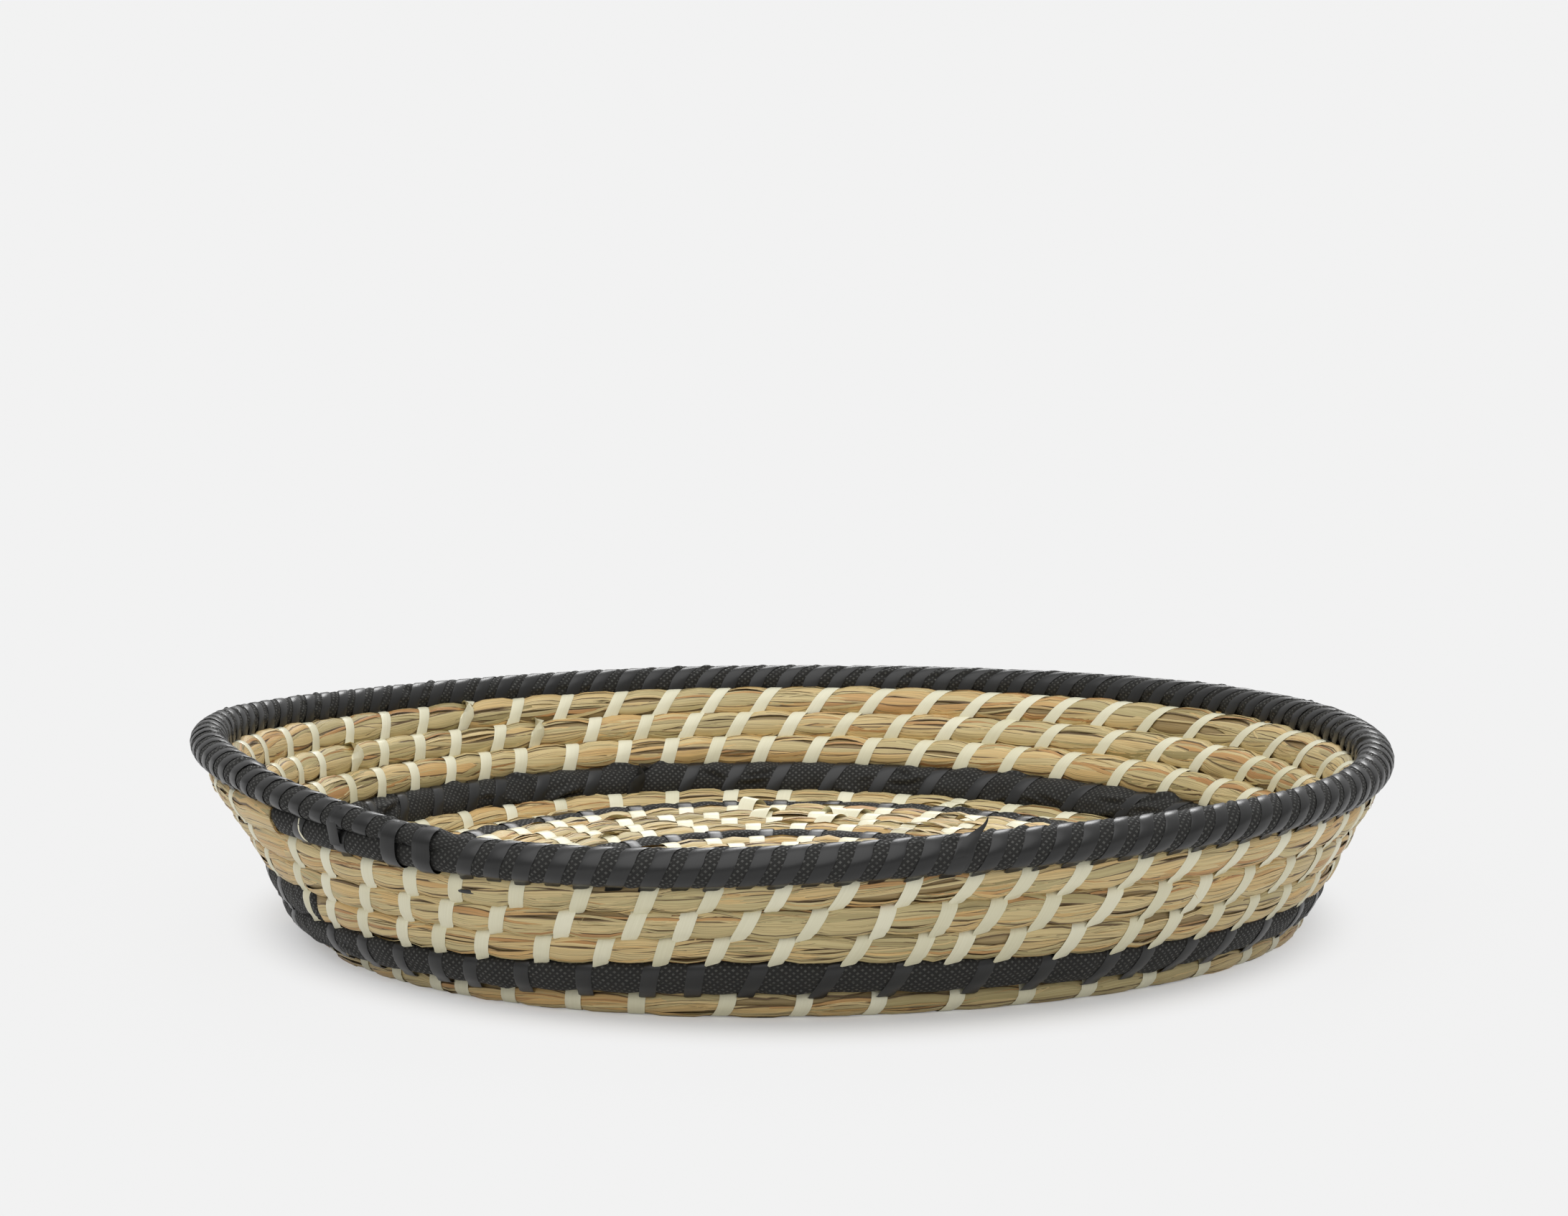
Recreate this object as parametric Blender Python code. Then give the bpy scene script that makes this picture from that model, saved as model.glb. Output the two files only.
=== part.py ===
# Coiled grass basket: a low round tray with leaning walls.
# One bundle of grass is wound as a spiral from the middle of the base out to the rim. Flat straps sew each
# turn to the one before it. Two rings of the base, one row of the wall and the rim run inside a black
# fabric sleeve. The model cuts the spiral where its colour changes, so each stretch is one unbroken piece.
# Metres, +Z up. The origin is the middle of the base, on the surface that the basket stands on.

import bisect
import math

import bmesh
import bpy
import numpy as np
from mathutils import Vector

MM = 0.001

# Driving sizes of the basket
BASE_RADIUS = 182.0 * MM        # middle of the row where the base turns up into the wall
WALL_LEAN = math.radians(33.0)  # how far the wall leans out from upright
BASE_GRASS = 11.9 * MM          # thickness of a natural row in the base
WALL_GRASS = 10.8 * MM          # thickness of a natural row in the wall, inside its straps
RING_SLEEVE = 13.2 * MM         # thickness of a base ring in its black sleeve
BAND_SLEEVE = 13.2 * MM         # thickness of the wall's black row in its sleeve
RIM_SLEEVE = 11.6 * MM          # thickness of the rim in its sleeve, inside its straps

# Sleeves and straps
SLEEVE_WALL = 0.4 * MM
STRAP_WIDTH = 5.6 * MM
STRAP_CROWN = 0.6 * MM          # thickness along the middle of a strap, which thins out to its edges

# Gaps
ROW_GAP = 0.5 * MM              # between neighbouring rows with no strap between them
END_GAP = 0.3 * MM              # between two stretches, end to end
SLEEVE_GAP = 0.3 * MM           # between a grass core and its sleeve
STRAP_GAP = 0.65 * MM           # between a row and the strap wound round it
STRAP_ROOM = 0.3 * MM           # between a strap and the next row

# The spiral
CHANGE_AZIMUTH = math.radians(207.5)   # every change of colour lies on this line from the middle
START_RADIUS = 3.5 * MM                # where the bundle starts, thin enough to curl up
START_SHARE = 0.4                      # its thickness there
THICKENING_TURNS = 2                   # the turns in which it grows to full thickness
STATIONS = 24                          # sections in one turn
EDGE_TURNS = 2
MIDDLE_TURNS = 4
WALL_TURNS = 3
RIM_OVERLAP_TURNS = 0.08               # the rim runs this far over its own start, and thins out there
RIM_END_SHARE = 0.45                   # what is left of its thickness at its end

# Stitches in one turn of a row
WALL_STITCHES = 60
RIM_STITCHES = 120
BEND_MARGIN = 0.2   # a strap has no fold at a bend that lies this near, in corners, to an edge

# A row's section, in shares of half its thickness: along the stack of rows, and across it, outwards
SECTION_SHARES = ((1.0, 0.0), (0.5, 0.92), (-0.5, 0.92), (-1.0, 0.0), (-0.5, -0.92), (0.5, -0.92))
CORNERS = len(SECTION_SHARES)
REST_SHARE = SECTION_SHARES[1][1]
# What a gap square to the section's slanted faces adds to half its thickness
SLANT = math.hypot(1 - SECTION_SHARES[1][0], REST_SHARE) / REST_SHARE

# Rows are numbered by turns from the line of the colour change. Row 0 is the last one of the base.
BAND_ROW = 1
WALL_ROW = BAND_ROW + 1
RIM_ROW = WALL_ROW + WALL_TURNS
OUTER_RING_ROW = -EDGE_TURNS
MIDDLE_ROW = OUTER_RING_ROW - MIDDLE_TURNS
INNER_RING_ROW = MIDDLE_ROW - 1

ROW_PITCH = BASE_GRASS + ROW_GAP
CENTRE_RADIUS = BASE_RADIUS - ROW_PITCH * (1 / 2 + EDGE_TURNS + MIDDLE_TURNS) - 2 * (RING_SLEEVE + ROW_GAP)
THICKENING_ROOM = THICKENING_TURNS * (BASE_GRASS * (START_SHARE + 1) / 2 + ROW_GAP)
FULL_TURN = INNER_RING_ROW - 1 - (CENTRE_RADIUS - START_RADIUS - THICKENING_ROOM) / ROW_PITCH
START_TURN = FULL_TURN - THICKENING_TURNS
STRAP_HEIGHT = (STRAP_GAP + STRAP_CROWN) * SLANT
SLEEVE_TO_CORE = (SLEEVE_WALL + SLEEVE_GAP) * SLANT
REST_HEIGHT = BASE_GRASS / 2 * REST_SHARE
WALL_START = Vector((BASE_RADIUS, REST_HEIGHT))
WALL_UP = Vector((math.sin(WALL_LEAN), math.cos(WALL_LEAN)))


def half_thickness(turn):
    """Half the thickness of the row at this turn, inside any strap. The bundle thins out at both its ends."""
    row = math.floor(turn)
    if turn < FULL_TURN:
        return BASE_GRASS / 2 * (1 - (1 - START_SHARE) * (FULL_TURN - turn) / THICKENING_TURNS)
    if row >= RIM_ROW:
        over_start = max(turn - RIM_ROW - 1, 0) / RIM_OVERLAP_TURNS
        return RIM_SLEEVE / 2 * (1 - (1 - RIM_END_SHARE) * over_start)
    if row >= WALL_ROW:
        return WALL_GRASS / 2
    if row == BAND_ROW:
        return BAND_SLEEVE / 2
    return (RING_SLEEVE if row in (OUTER_RING_ROW, INNER_RING_ROW) else BASE_GRASS) / 2


def gap_above(row):
    """The gap between a row and the next: straps of the wall pass between each other, the rim's don't."""
    if row < BAND_ROW:
        return ROW_GAP
    straps = 1 if row + 1 < RIM_ROW else 2
    return straps * STRAP_HEIGHT + STRAP_ROOM


def spacing(turn):
    """From the middle of a row to the middle of the row outside or above it."""
    return half_thickness(turn) + gap_above(math.floor(turn)) + half_thickness(turn + 1)


def next_row(spot, step):
    """The point of the base and wall's profile that lies one step further on."""
    flat = spot + Vector((step, 0))
    if flat.x <= BASE_RADIUS:
        return flat
    back = spot - WALL_START
    along = WALL_UP.dot(back)
    return WALL_START + WALL_UP * (along + math.sqrt(along * along - back.dot(back) + step * step))


def row_middle(turn):
    """Radius and height of the middle of the bundle, this many turns along the spiral."""
    row = math.floor(turn)
    share = turn - row
    spot = Vector((BASE_RADIUS + ROW_PITCH * (share - 3 / 2), REST_HEIGHT))
    for inner in range(row, -1):
        spot = spot - Vector((spacing(inner + share), 0))
    for outer in range(-1, row):
        spot = next_row(spot, spacing(outer + share))
    return spot


def corner(turn, number, outside=0):
    """One corner of a row's section, this far outside the row, with the section facing along the profile."""
    spot = row_middle(turn)
    half = half_thickness(turn)
    climb = (spot - WALL_START).dot(WALL_UP) if spot.x > BASE_RADIUS else 0
    tilt = (math.pi / 2 - WALL_LEAN) * min(climb / ROW_PITCH, 1)
    stack, across = (share * (half + outside) for share in SECTION_SHARES[number])
    out = spot.x + stack * math.cos(tilt) + across * math.sin(tilt)
    up = spot.y + stack * math.sin(tilt) - across * math.cos(tilt)
    if turn < 0:
        up += half * REST_SHARE - REST_HEIGHT
    azimuth = CHANGE_AZIMUTH + 2 * math.pi * turn
    return Vector((out * math.cos(azimuth), out * math.sin(azimuth), up))


def turns_of(first, last):
    """The turns at which a stretch has its sections, with its ends held off its neighbours."""
    turns = [first]
    turns += [step / STATIONS for step in range(math.floor(first * STATIONS) + 1, math.ceil(last * STATIONS))]
    turns.append(last)
    ease = END_GAP / 2 / (2 * math.pi)
    turns[0] += ease / row_middle(turns[0]).x
    turns[-1] -= ease / row_middle(turns[-2]).x
    return turns


def rings_of(first, last, outside=0):
    """The sections of a stretch, this far outside its row."""
    return [[corner(turn, number, outside) for number in range(CORNERS)] for turn in turns_of(first, last)]


def sweep(name, rings, material, open_ends=False):
    """A tube through rings of corners, drawn out ring by ring, as one object."""
    mesh = bmesh.new()
    count = len(rings[0])
    ring = [mesh.verts.new(point) for point in rings[0]]
    edges = [mesh.edges.new((ring[i], ring[(i + 1) % count])) for i in range(count)]
    first = list(ring)
    for points in rings[1:]:
        made = bmesh.ops.extrude_edge_only(mesh, edges=edges)["geom"]
        fresh = {item for item in made if isinstance(item, bmesh.types.BMVert)}
        ring = [next(edge.other_vert(vert) for edge in vert.link_edges if edge.other_vert(vert) in fresh)
                for vert in ring]
        edges = [mesh.edges.get((ring[i], ring[(i + 1) % count])) for i in range(count)]
        for vert, point in zip(ring, points):
            vert.co = point
    if not open_ends:
        mesh.faces.new(first)
        mesh.faces.new(ring)
    bmesh.ops.recalc_face_normals(mesh, faces=mesh.faces)
    data = bpy.data.meshes.new(name)
    mesh.to_mesh(data)
    mesh.free()
    data.shade_smooth()
    data.set_sharp_from_angle(angle=math.radians(50))
    data.materials.append(material)
    item = bpy.data.objects.new(name, data)
    bpy.context.scene.collection.objects.link(item)
    return item


def least_gap(rings):
    """The least distance between corners of a tube that lie more than half a turn apart."""
    points = np.array(rings)
    half_turn = STATIONS // 2
    least = math.inf
    for index in range(len(points) - half_turn):
        ahead = points[index + half_turn:].reshape(-1, 3)
        away = np.linalg.norm(points[index][:, None] - ahead[None], axis=2)
        least = min(least, away.min())
    return least


def grass(name, first, last, inside=0):
    """A stretch of the bundle of grass."""
    rings = rings_of(first, last, -inside)
    if last - first > 1:
        print(f"{name}: least gap to itself {least_gap(rings) / MM:.2f} mm")
    return sweep(name, rings, MATERIALS["grass"])


def sleeve(name, first, last):
    """The black fabric round a stretch: a thin tube, open at both ends."""
    item = sweep(name, rings_of(first, last), MATERIALS["fabric"], open_ends=True)
    wall = item.modifiers.new("wall", "SOLIDIFY")
    wall.thickness = SLEEVE_WALL
    wall.offset = -1
    wall.use_even_offset = True
    wall.use_rim = True
    return item


def on_row(turns, rings, turn, place):
    """A point of a stretch at any turn and place round its section: it runs straight from section to section."""
    ahead = bisect.bisect(turns, turn)
    number = math.floor(place)
    sides = [ring[number % CORNERS].lerp(ring[(number + 1) % CORNERS], place - number)
             for ring in rings[ahead - 1:ahead + 1]]
    return sides[0].lerp(sides[1], (turn - turns[ahead - 1]) / (turns[ahead] - turns[ahead - 1]))


def strap(name, first, last, stitches, material):
    """The strap wound round a stretch: one strip, which folds over every edge and bend of its row."""
    turns = turns_of(first, last)
    under = rings_of(first, last, STRAP_GAP * SLANT)
    over = rings_of(first, last, STRAP_HEIGHT)
    step = 1 / stitches / CORNERS
    side = STRAP_WIDTH / 2 / (2 * math.pi * row_middle(first).x)
    start = turns[0] + side + step
    places = list(range(math.floor((turns[-1] - side - step - start) / step)))
    bends = [(turn - start) / step for turn in turns if start < turn < start + places[-1] * step]
    places += [bend for bend in bends if BEND_MARGIN < bend % 1 < 1 - BEND_MARGIN]
    rings = []
    for place in sorted(places):
        turn = start + place * step
        rings.append([on_row(turns, under, turn - side, -place), on_row(turns, over, turn, -place),
                      on_row(turns, under, turn + side, -place)])
    item = sweep(name, rings, MATERIALS[material])
    item.modifiers.new("folds", "TRIANGULATE").quad_method = "SHORTEST_DIAGONAL"
    return item


def material(name, colour, roughness):
    made = bpy.data.materials.new(name)
    made.use_nodes = True
    shader = made.node_tree.nodes["Principled BSDF"]
    shader.inputs["Base Color"].default_value = (*colour, 1)
    shader.inputs["Roughness"].default_value = roughness
    shader.inputs["Metallic"].default_value = 0
    made.diffuse_color = (*colour, 1)
    return made


for old in list(bpy.data.objects):
    bpy.data.objects.remove(old, do_unlink=True)

MATERIALS = {
    "grass": material("dried_grass", (0.48, 0.36, 0.18), 0.7),
    "fabric": material("black_fabric", (0.018, 0.017, 0.016), 0.9),
    "palm": material("cream_palm", (0.75, 0.74, 0.62), 0.55),
    "black_palm": material("black_strap", (0.03, 0.03, 0.032), 0.35),
}

# The base, from the middle outwards
grass("base_centre_coil", START_TURN, INNER_RING_ROW)
grass("inner_ring_core", INNER_RING_ROW, MIDDLE_ROW, SLEEVE_TO_CORE)
sleeve("inner_ring_sleeve", INNER_RING_ROW, MIDDLE_ROW)
grass("base_middle_coil", MIDDLE_ROW, OUTER_RING_ROW)
grass("outer_ring_core", OUTER_RING_ROW, OUTER_RING_ROW + 1, SLEEVE_TO_CORE)
sleeve("outer_ring_sleeve", OUTER_RING_ROW, OUTER_RING_ROW + 1)
grass("base_edge_coil", OUTER_RING_ROW + 1, BAND_ROW)

# The wall, from the base up
grass("band_core", BAND_ROW, WALL_ROW, SLEEVE_TO_CORE)
sleeve("band_sleeve", BAND_ROW, WALL_ROW)
grass("wall_coil", WALL_ROW, RIM_ROW)

# The rim, which ends on top of its own start
RIM_END = RIM_ROW + 1 + RIM_OVERLAP_TURNS
grass("rim_core", RIM_ROW, RIM_END, SLEEVE_TO_CORE)
sleeve("rim_sleeve", RIM_ROW, RIM_END)

# The straps that show most: round the natural rows of the wall, and round the rim
strap("wall_strap", WALL_ROW, RIM_ROW, WALL_STITCHES, "palm")
strap("rim_strap", RIM_ROW, RIM_END, RIM_STITCHES, "black_palm")
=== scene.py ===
import math

import bpy
import numpy as np
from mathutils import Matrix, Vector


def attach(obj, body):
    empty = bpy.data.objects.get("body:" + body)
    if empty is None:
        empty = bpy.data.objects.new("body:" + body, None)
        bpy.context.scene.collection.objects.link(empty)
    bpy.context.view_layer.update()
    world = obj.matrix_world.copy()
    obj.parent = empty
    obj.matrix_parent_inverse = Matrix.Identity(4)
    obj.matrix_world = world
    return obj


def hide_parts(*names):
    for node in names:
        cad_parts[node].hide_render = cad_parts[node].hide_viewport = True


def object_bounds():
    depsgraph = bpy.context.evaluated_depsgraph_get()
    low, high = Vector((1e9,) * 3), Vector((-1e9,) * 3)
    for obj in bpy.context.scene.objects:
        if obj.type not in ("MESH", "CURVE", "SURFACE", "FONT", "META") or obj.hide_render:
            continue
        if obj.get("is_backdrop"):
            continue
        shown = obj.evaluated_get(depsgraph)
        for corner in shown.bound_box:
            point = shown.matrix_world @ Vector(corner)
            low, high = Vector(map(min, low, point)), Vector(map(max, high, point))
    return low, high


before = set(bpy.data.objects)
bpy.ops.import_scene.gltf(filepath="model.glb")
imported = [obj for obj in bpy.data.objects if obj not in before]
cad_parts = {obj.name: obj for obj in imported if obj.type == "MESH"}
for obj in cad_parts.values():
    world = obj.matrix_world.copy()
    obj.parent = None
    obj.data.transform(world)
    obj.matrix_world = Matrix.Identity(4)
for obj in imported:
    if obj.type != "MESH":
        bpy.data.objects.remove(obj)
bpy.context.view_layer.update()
rng = np.random.default_rng(7)

MM = 0.001

# The spiral, as in the part
BASE_RADIUS = 182.0  # middle of the row where the base turns up into the wall
WALL_LEAN = math.radians(33.0)
WALL_UP = np.array([math.sin(WALL_LEAN), math.cos(WALL_LEAN)])
CHANGE_AZIMUTH = math.radians(207.5)
REST_HEIGHT = 5.47
PITCH = 12.4  # from row to row in the base
RING_EXTRA = 0.65  # and this much more on each side of a black ring
OUTER_RING_ROW, INNER_RING_ROW = -2, -7
RIM_ROW = 5
RIM_LAP = RIM_ROW + 1  # from here on the rim lies on its own start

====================

* **STATED TASK**:
Each line from the one holding "# The straps" to the one holding "rng = np.random.default_rng(7)", those two included, is to be transcribed exactly, and no other line.

* **OUTPUT BELOW**:
# The straps that show most: round the natural rows of the wall, and round the rim
strap("wall_strap", WALL_ROW, RIM_ROW, WALL_STITCHES, "palm")
strap("rim_strap", RIM_ROW, RIM_END, RIM_STITCHES, "black_palm")
=== scene.py ===
import math

import bpy
import numpy as np
from mathutils import Matrix, Vector


def attach(obj, body):
    empty = bpy.data.objects.get("body:" + body)
    if empty is None:
        empty = bpy.data.objects.new("body:" + body, None)
        bpy.context.scene.collection.objects.link(empty)
    bpy.context.view_layer.update()
    world = obj.matrix_world.copy()
    obj.parent = empty
    obj.matrix_parent_inverse = Matrix.Identity(4)
    obj.matrix_world = world
    return obj


def hide_parts(*names):
    for node in names:
        cad_parts[node].hide_render = cad_parts[node].hide_viewport = True


def object_bounds():
    depsgraph = bpy.context.evaluated_depsgraph_get()
    low, high = Vector((1e9,) * 3), Vector((-1e9,) * 3)
    for obj in bpy.context.scene.objects:
        if obj.type not in ("MESH", "CURVE", "SURFACE", "FONT", "META") or obj.hide_render:
            continue
        if obj.get("is_backdrop"):
            continue
        shown = obj.evaluated_get(depsgraph)
        for corner in shown.bound_box:
            point = shown.matrix_world @ Vector(corner)
            low, high = Vector(map(min, low, point)), Vector(map(max, high, point))
    return low, high


before = set(bpy.data.objects)
bpy.ops.import_scene.gltf(filepath="model.glb")
imported = [obj for obj in bpy.data.objects if obj not in before]
cad_parts = {obj.name: obj for obj in imported if obj.type == "MESH"}
for obj in cad_parts.values():
    world = obj.matrix_world.copy()
    obj.parent = None
    obj.data.transform(world)
    obj.matrix_world = Matrix.Identity(4)
for obj in imported:
    if obj.type != "MESH":
        bpy.data.objects.remove(obj)
bpy.context.view_layer.update()
rng = np.random.default_rng(7)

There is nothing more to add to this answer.